Quanto a “Dora Maar-Picasso”, ovvero “la questione femminile nel campo artistico”, Dora ci fa immergere con i suoi ricordi nella genesi del grande dipinto di Picasso Guernica (1937) e rievoca la sua relazione travagliata con il famoso pittore, che a un certo punto la fa sentire “derubata della vita, degli affetti, dell’anima”. Lei che si è completamente dedicata per sette anni al suo amante, non solo come fotografa, che documenta e colleziona ogni piccola cosa del suo uomo, ma anche come pittrice che ricopia con piccolissime varianti le opere di lui, e perfino come poetessa, si rende conto che Picasso ama solo se stesso: “Tu Pablo non hai amato veramente nessuno nella tua vita. Non sai cosa sia l’amore… credi di saperlo ma non lo sai.

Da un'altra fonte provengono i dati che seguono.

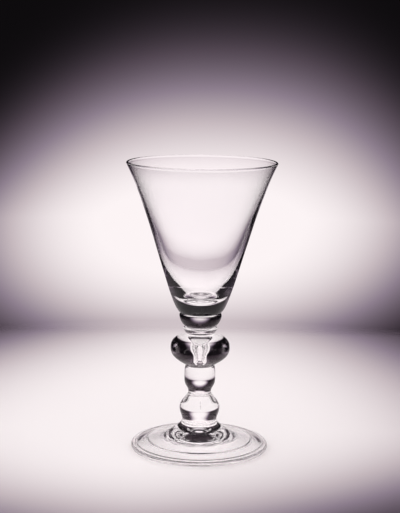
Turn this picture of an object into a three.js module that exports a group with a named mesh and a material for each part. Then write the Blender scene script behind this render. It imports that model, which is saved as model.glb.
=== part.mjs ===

Le donne entrano ed escono così facilmente dalla tua vita: tu le fissi sulla tela e quando sei stanco, le getti via”. Dora rievoca il suo malessere psicofisico dovuto all’abbandono, la “follia di averlo troppo amato”, ma, dopo tanto dolore, vuole ricordare solo la grandezza di artista di Pablo e il suo impegno politico.

Si tratta indubbiamente di testi drammatici colti, mai banali e intrisi di brani poetici, che ci stimolano sotto forma di conversazioni o monologhi immaginari ad approfondire la vita dei personaggi trattati e ad andare al di là del semplice momento storico evocato. Interessante è anche l’ampia descrizione dell’allestimento teatrale, spiegato nel testo da Vincenzo Sanfilippo e documentato da fotografie a colori.